Miscellaneous and Waivers
We are committed to continuously reviewing and updating our policies and procedures. Therefore, this Code is subject to modification.
The provisions of this Code can be amended and supplemented from time to time by resolutions of the board of directors of the company. Amendment of any provision of this code must be approved in writing by the Company’s Board of Directors and disclosed on the Company’s website within 30 days.
No waiver of any provision of this Code shall be valid unless provided in writing by the chairman of the Audit Committee with the prior approval of the Audit Committee.
ACKNOWLEDGEMENT
OF RECEIPT OF CODE OF CONDUCT FOR BOARD OF DIRECTORS AND SENIOR MANAGEMENT.

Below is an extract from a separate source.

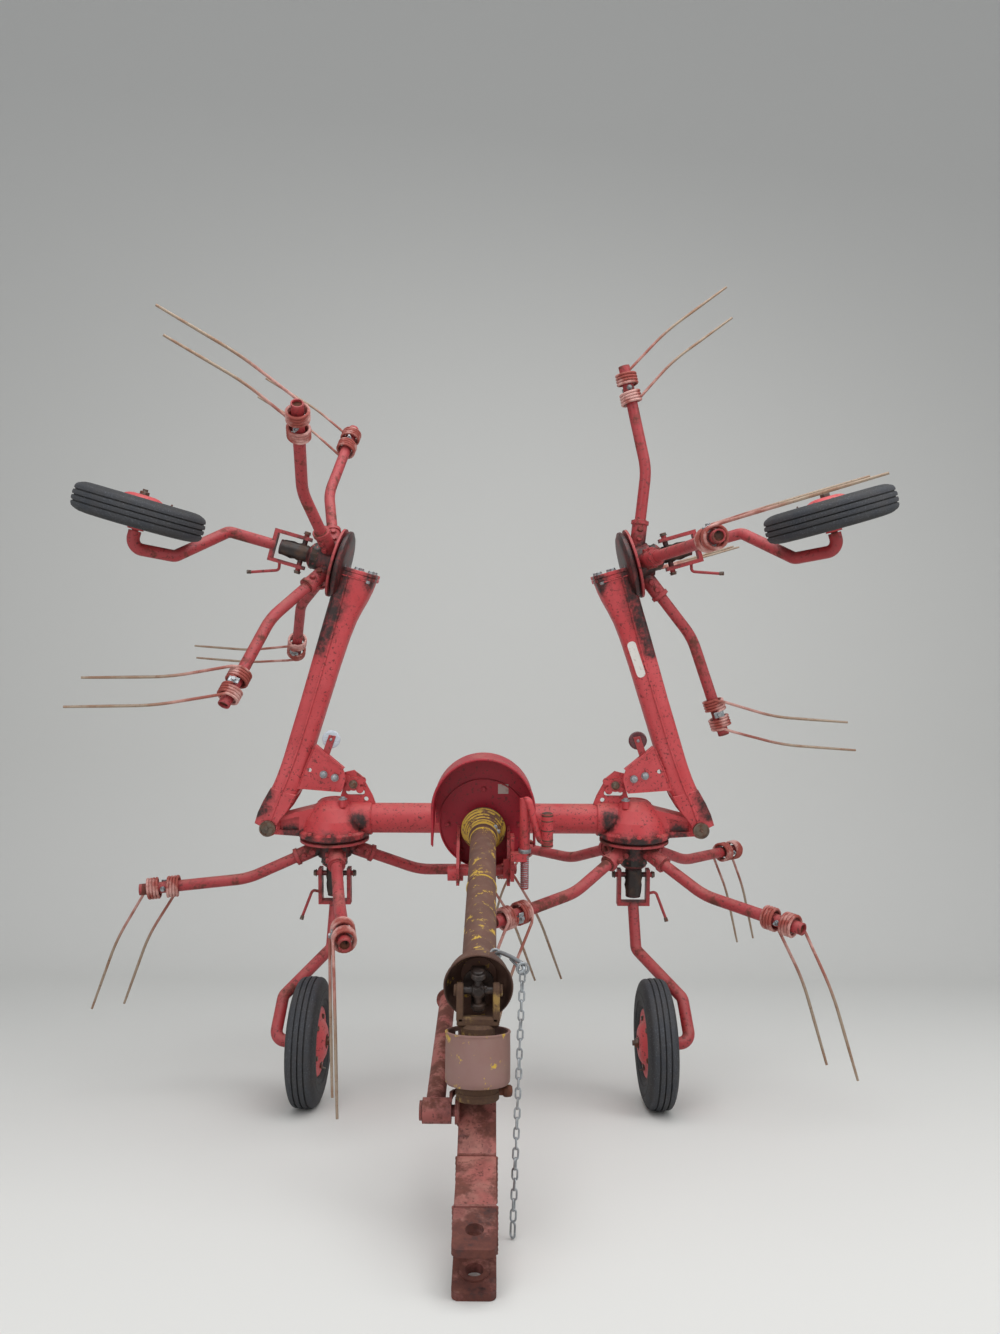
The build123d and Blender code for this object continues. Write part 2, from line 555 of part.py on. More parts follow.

I have received and read the Company’s Code of
Conduct. I understand the standards and policies contained in the Code and
understand that there may be additional policies or laws specific to my job. I
agree to comply with the Code.
If I have questions concerning the meaning or
application of the Code, any Company policies, or the legal and regulatory
requirements applicable to my job, I know I can consult the HR Department or
Corporate Affairs department, and that my questions or reports to these sources
will be maintained in confidence.
NAME
SIGNATURE
DATE
Please sign and return this form to the HR
department.
ACKNOWLEDGEMENT
FOR ANNUAL CONFIRMATION OF CODE OF CONDUCT BY BOARD OF DIRECTORS AND SENIOR
MANAGEMENT.
I hereby affirm compliance with the Code of Conduct,
including any amendments made to it, framed by Cosmo Ferrites Limited and
adopted by the Board of Directors for the financial year 2004-05.